The studio will be revamped with new sound equipment such as microphones and a mixing console and new flooring. For the project, Reyes said, they are counting on a collaboration coordinated in part by the Vienna-headquartered United Nations Industrial Development Organization, which identified areas of potential in Cuba’s music industry and helped get donations to fund the renovations.
“Obviously, the best birthday gift that we can give EGREM is the enhancement of one of its most important parts — the recording studios,” Reyes said.
Down the stairs and past two hallways from the studio, Borrego, the archivist, looks through his thick glasses at the pile of CDs sitting on his desk, waiting to be digitized on a recent, sweltering afternoon in May.
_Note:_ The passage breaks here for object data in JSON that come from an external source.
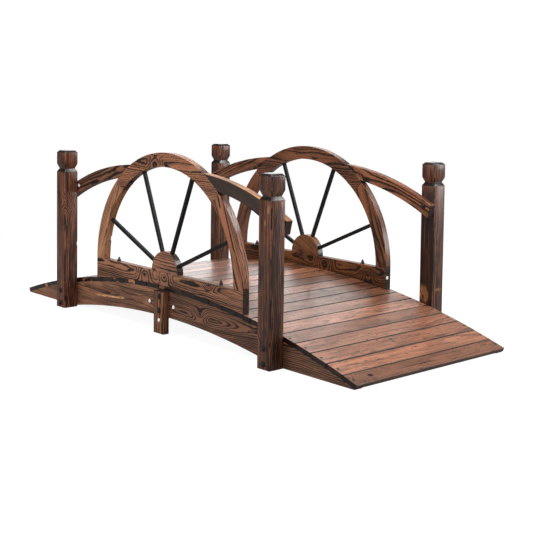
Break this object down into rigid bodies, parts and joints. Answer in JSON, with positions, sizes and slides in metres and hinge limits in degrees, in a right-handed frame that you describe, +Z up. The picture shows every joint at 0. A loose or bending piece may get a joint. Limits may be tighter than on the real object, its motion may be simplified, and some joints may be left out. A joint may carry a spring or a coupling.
{
  "type": "garden bridge",
  "caption": "Arched wooden garden bridge with half-wheel railings, square posts, curved handrails and a plank deck, in dark stained fir.",
  "frame": {"origin": "centre of the footprint, on the ground under the feet", "axes": "+X along the walkway towards the front end, +Y towards the left side, +Z up"},
  "size_m": [1.5074, 0.676, 0.5155],
  "materials": {
    "frame_wood": "satin",
    "post_wood": "satin",
    "rail_wood": "satin",
    "deck_wood": "satin",
    "spoke_steel": "satin"
  },
  "bodies": {
    "root": {"left_side_beam": "frame_wood", "left_centre_leg": "frame_wood", "right_side_beam": "frame_wood", "right_centre_leg": "frame_wood", "front_left_post": "post_wood", "front_right_post": "post_wood", "back_left_post": "post_wood", "back_right_post": "post_wood", "front_left_handrail": "rail_wood", "front_right_handrail": "rail_wood", "back_left_handrail": "rail_wood", "back_right_handrail": "rail_wood", "left_wheel_rail": "rail_wood", "left_wheel_hub": "rail_wood", "left_wheel_rim_front": "rail_wood", "left_wheel_rim_top": "rail_wood", "left_wheel_rim_back": "rail_wood", "left_wheel_spoke_1": "spoke_steel", "left_wheel_spoke_2": "spoke_steel", "left_wheel_spoke_3": "spoke_steel", "left_wheel_spoke_4": "spoke_steel", "right_wheel_rail": "rail_wood", "right_wheel_hub": "rail_wood", "right_wheel_rim_front": "rail_wood", "right_wheel_rim_top": "rail_wood", "right_wheel_rim_back": "rail_wood", "right_wheel_spoke_1": "spoke_steel", "right_wheel_spoke_2": "spoke_steel", "right_wheel_spoke_3": "spoke_steel", "right_wheel_spoke_4": "spoke_steel", "deck_planks_1": "deck_wood", "deck_planks_2": "deck_wood", "deck_planks_3": "deck_wood", "deck_planks_4": "deck_wood", "deck_planks_5": "deck_wood", "deck_planks_6": "deck_wood", "deck_planks_7": "deck_wood", "deck_planks_8": "deck_wood", "deck_planks_9": "deck_wood"}
  },
  "joints": []
}
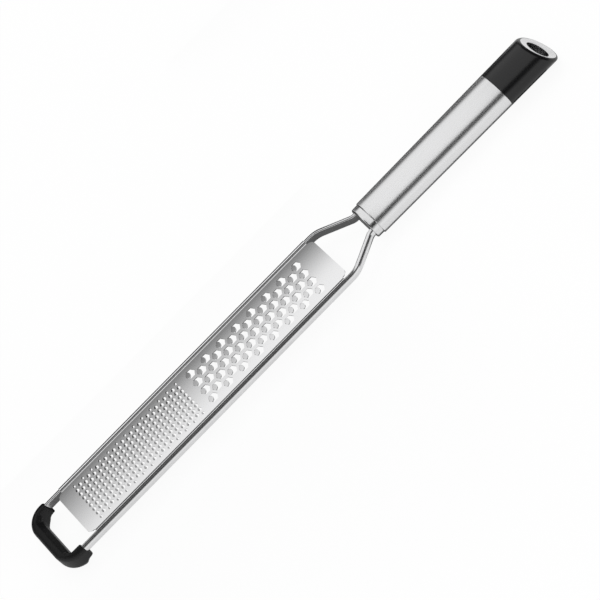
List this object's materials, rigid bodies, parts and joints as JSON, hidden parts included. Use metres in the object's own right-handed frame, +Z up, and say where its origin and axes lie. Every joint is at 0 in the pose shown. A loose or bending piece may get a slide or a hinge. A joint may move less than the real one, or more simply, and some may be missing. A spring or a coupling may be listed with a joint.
{
  "type": "rasp zester",
  "caption": "Hand-held rasp zester: a narrow steel blade with a fine and a coarse tooth field on a bent bar, with a rubber tip foot and an oval handle.",
  "frame": {"origin": "middle of the bounding box's bottom face, in the plane that the foot and the handle's end rest on", "axes": "+X along the tool from the foot to the handle's end, +Y across it, +Z up with the cutting face on top"},
  "size_m": [0.3759, 0.0446, 0.0191],
  "materials": {
    "blade_steel": "satin",
    "frame_steel": "polished",
    "foot_rubber": "matte",
    "ferrule_steel": "polished",
    "handle_steel": "brushed along the handle",
    "core_plastic": "matte",
    "cap_plastic": "semi-gloss",
    "eyelet_steel": "polished"
  },
  "bodies": {
    "root": {"blade": "blade_steel", "frame": "frame_steel", "foot": "foot_rubber", "ferrule": "ferrule_steel", "handle_tube": "handle_steel", "tang_core": "core_plastic", "end_cap": "cap_plastic", "hanging_eyelet": "eyelet_steel"}
  },
  "joints": []
}
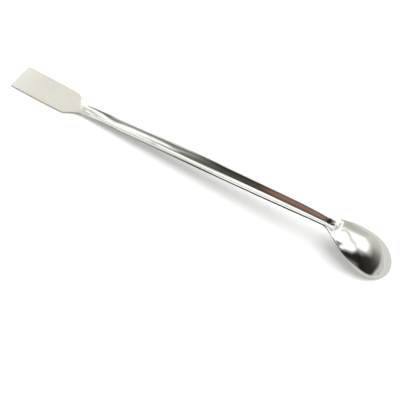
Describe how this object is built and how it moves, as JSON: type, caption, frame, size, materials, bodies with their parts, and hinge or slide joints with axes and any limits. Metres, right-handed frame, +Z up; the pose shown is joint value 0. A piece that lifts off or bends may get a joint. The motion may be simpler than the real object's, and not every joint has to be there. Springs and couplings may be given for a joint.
{
  "type": "lab spatula",
  "caption": "Double-ended lab spatula pressed from one strip of steel: flat blade, channelled handle and oval spoon bowl.",
  "frame": {"origin": "on the bench under the middle of the part's length and width", "axes": "+X from the blade's end to the spoon's tip, +Z up from the bench; the channel opens upwards and the bowl lies face down"},
  "size_m": [0.22, 0.0224, 0.0148],
  "materials": {
    "steel": "polished stainless steel, with a satin blade"
  },
  "bodies": {
    "root": {"spatula": "steel"}
  },
  "joints": []
}
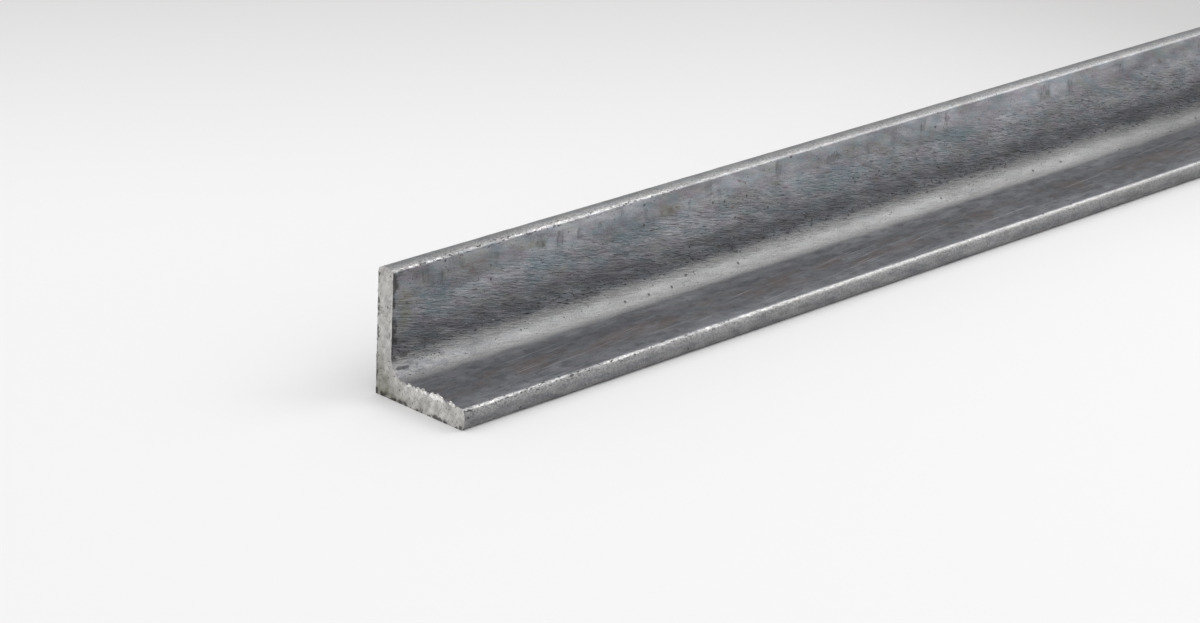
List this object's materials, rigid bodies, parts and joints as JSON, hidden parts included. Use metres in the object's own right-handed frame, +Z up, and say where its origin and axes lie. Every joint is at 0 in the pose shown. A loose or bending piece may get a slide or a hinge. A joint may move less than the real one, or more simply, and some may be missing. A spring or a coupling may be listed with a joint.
{
  "type": "equal steel angle",
  "caption": "Hot-rolled equal-leg steel angle in a sawn length, with a filleted root and crowned toes, for frames, brackets and edging.",
  "frame": {"origin": "on the floor under the middle of the bar's box", "axes": "+X along the bar, away from the end sawn a little off square; +Y towards the heel and the back of the upright leg; +Z up along the upright leg"},
  "size_m": [0.5, 0.03, 0.03],
  "materials": {
    "rolled_steel": "as rolled: dark blue-grey mill scale with brown rust streaks, bright along the worn toe edges and on the sawn end"
  },
  "bodies": {
    "root": {"angle_bar": "rolled_steel"}
  },
  "joints": []
}
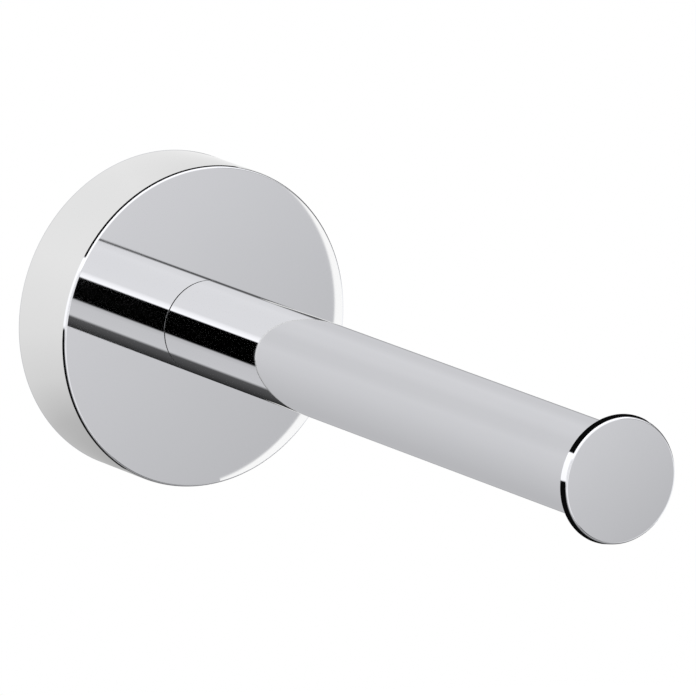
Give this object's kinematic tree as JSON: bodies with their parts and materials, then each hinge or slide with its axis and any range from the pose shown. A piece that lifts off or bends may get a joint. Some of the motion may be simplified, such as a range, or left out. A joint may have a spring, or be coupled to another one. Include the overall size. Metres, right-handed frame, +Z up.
{
  "type": "toilet paper holder",
  "caption": "Wall-mounted toilet paper holder: a round cup-shaped rosette with one straight horizontal post that ends in a thin, slightly wider disc.",
  "frame": {"origin": "centre of the rosette on the wall's surface, between the two wall plugs", "axes": "+Z up; the wall's surface is the plane Y = 0; the post points along -Y, into the room; +Y goes into the wall along the plugs"},
  "size_m": [0.055, 0.168, 0.055],
  "materials": {
    "chrome": "mirror-polished chrome plate",
    "zinc_casting": "as-cast zinc alloy, satin",
    "zinc_plated_steel": "bright zinc-plated steel",
    "stainless_steel": "turned stainless steel",
    "brass": "machined brass",
    "nylon": "moulded nylon, matte"
  },
  "bodies": {
    "wall_fixing": {"wall_plugs": "nylon", "wall_screws": "zinc_plated_steel", "screw_washers": "zinc_plated_steel", "wall_bracket": "zinc_casting"},
    "holder": {"rosette": "chrome", "clamp_screw": "zinc_plated_steel", "lock_washer": "zinc_plated_steel", "flat_washer": "zinc_plated_steel", "base_insert": "brass", "post_tube": "chrome", "end_insert": "brass", "end_disc": "chrome"},
    "grub_screw": {"grub_screw": "stainless_steel"}
  },
  "joints": [
    {"name": "holder_pull_off", "type": "slide", "parent": "wall_fixing", "child": "holder", "axis": [0, -1, 0], "range_m": [0, 0.012]},
    {"name": "grub_screw_travel", "type": "slide", "parent": "holder", "child": "grub_screw", "axis": [0, 0, -1], "range_m": [0, 0.003]}
  ]
}
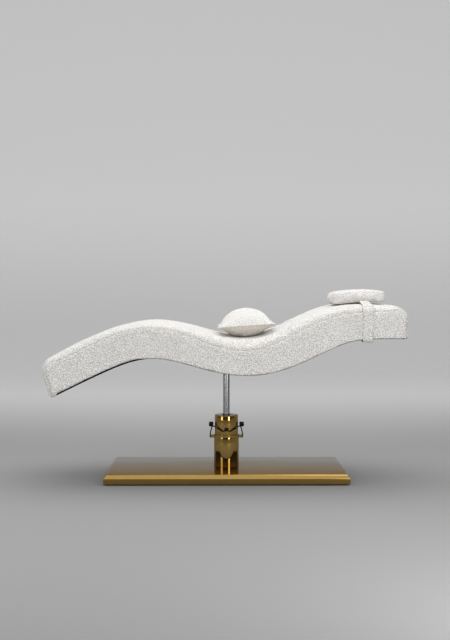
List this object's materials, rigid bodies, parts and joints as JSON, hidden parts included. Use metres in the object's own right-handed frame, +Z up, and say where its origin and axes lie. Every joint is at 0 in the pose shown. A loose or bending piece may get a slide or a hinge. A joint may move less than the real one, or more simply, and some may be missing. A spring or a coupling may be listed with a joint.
{
  "type": "massage lounger",
  "caption": "Wave-shaped boucle massage lounger on a swivelling lift column and weighted base plate, with a strapped face cushion and a loose scatter pillow.",
  "frame": {"origin": "on the floor, on the lift column's axis, which is the centre of the part's plan outline", "axes": "+X along the body towards the head end, +Y to the rear side, +Z up"},
  "size_m": [1.9004, 0.691, 1.028],
  "materials": {
    "white_boucle": "looped boucle, matt",
    "foam": "moulded foam and fibre fill, inside the covers",
    "polished_brass": "mirror polished, lacquered",
    "chrome_rod": "hard chrome, ground",
    "dark_spring_wire": "dark bronzed spring steel",
    "black_board": "moulded plywood, black painted",
    "frame_steel": "black powder coat",
    "ballast_steel": "rolled plate, oiled",
    "bright_steel": "zinc plated",
    "black_rubber": "matt",
    "bearing_polymer": "turned bearing polymer",
    "bearing_bronze": "turned bronze",
    "hook_tape": "hook and loop tape"
  },
  "bodies": {
    "pedestal": {"base_cladding": "polished_brass", "base_ballast": "ballast_steel", "base_rail_front": "frame_steel", "base_rail_rear": "frame_steel", "foot_pads": "black_rubber", "column_flange": "frame_steel", "column_bolts": "bright_steel", "column_tube": "frame_steel", "column_end_plug": "frame_steel", "guide_bush": "bearing_polymer", "sleeve_ring_lower": "bearing_polymer", "sleeve_ring_upper": "bearing_polymer", "lower_sleeve": "polished_brass", "seam_ring": "polished_brass", "upper_sleeve": "polished_brass", "sleeve_cap": "polished_brass", "rod_wiper": "black_rubber", "bail_bracket_left": "polished_brass", "bail_bracket_right": "polished_brass", "bail_pin_left": "bright_steel", "bail_pin_right": "bright_steel", "latch_lug": "dark_spring_wire"},
    "bail": {"bail_wire": "dark_spring_wire"},
    "lift": {"lift_rod": "chrome_rod", "piston": "bright_steel", "piston_seal": "black_rubber"},
    "lounger": {"swivel_housing": "frame_steel", "swivel_bush_lower": "bearing_polymer", "swivel_bush_upper": "bearing_polymer", "thrust_pad": "bearing_bronze", "housing_bolts": "bright_steel", "saddle_plate": "frame_steel", "spine_rail_front": "frame_steel", "spine_rail_rear": "frame_steel", "cross_member_foot": "frame_steel", "cross_member_knee": "frame_steel", "cross_member_back": "frame_steel", "cross_member_head": "frame_steel", "underside_board": "black_board", "board_screws": "bright_steel", "foam_core": "foam", "cover_top": "white_boucle", "cover_side_front": "white_boucle", "cover_side_rear": "white_boucle"},
    "head_strap": {"head_strap_front": "white_boucle", "head_strap_rear": "white_boucle", "strap_hook_patch": "hook_tape"},
    "face_cushion": {"face_cushion_foam": "foam", "face_cushion_cover_bottom": "white_boucle", "face_cushion_cover_border": "white_boucle", "face_cushion_cover_top": "white_boucle"},
    "pillow": {"pillow_fill": "foam", "pillow_cover_bottom": "white_boucle", "pillow_cover_top": "white_boucle"}
  },
  "joints": [
    {"name": "column_lift", "type": "slide", "parent": "pedestal", "child": "lift", "axis": [0, 0, 1], "range_m": [-0.16, 0.04]},
    {"name": "seat_swivel", "type": "hinge", "parent": "lift", "child": "lounger", "pos_m": [0, 0, 0.63], "axis": [0, 0, 1], "continuous": true},
    {"name": "bail_release", "type": "hinge", "parent": "pedestal", "child": "bail", "pos_m": [0, 0, 0.221], "axis": [1, 0, 0], "range_deg": [0, 45]},
    {"name": "strap_slide", "type": "slide", "parent": "lounger", "child": "head_strap", "axis": [1, 0, 0], "range_m": [-0.02, 0.02]},
    {"name": "face_cushion_lift", "type": "slide", "parent": "head_strap", "child": "face_cushion", "axis": [0, 0, 1], "range_m": [0, 0.15]},
    {"name": "pillow_lift", "type": "slide", "parent": "lounger", "child": "pillow", "axis": [0, 0, 1], "range_m": [0, 0.25]}
  ]
}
He is in the comfort of air conditioning right now, but the archives, just steps away, are still bathed in far too much heat.
When Panart ran the show, he said in a previous interview, the room where the pre-1964 archives now sit — the ones with Josephine Baker, Ernesto Lecuona and Nat King Cole material — used to be a changing room for artists getting ready for a studio session. The archive is tucked behind a door that’s bolted shut with a piece of wood.
These archives have functioning air conditioning, but the possibility of a malfunction is always lingering. Things break down from time to time, Borrego said, and still, only 90 percent of the archives are digitized.
“Here is the original heritage . . . that is why we conserve” the tapes, he said. “This is the most ancient part of EGREM.”
Borrego paces in between stacks and from archive room to archive room. He hopes one day the music isn’t confined to a cramped space with such vulnerable conditions.
“Music can’t have borders. Art, culture can’t have borders,” he said. He wants people all over the world to hear, and experience, what Cubans have created. “Everything,” he added, “is possible.”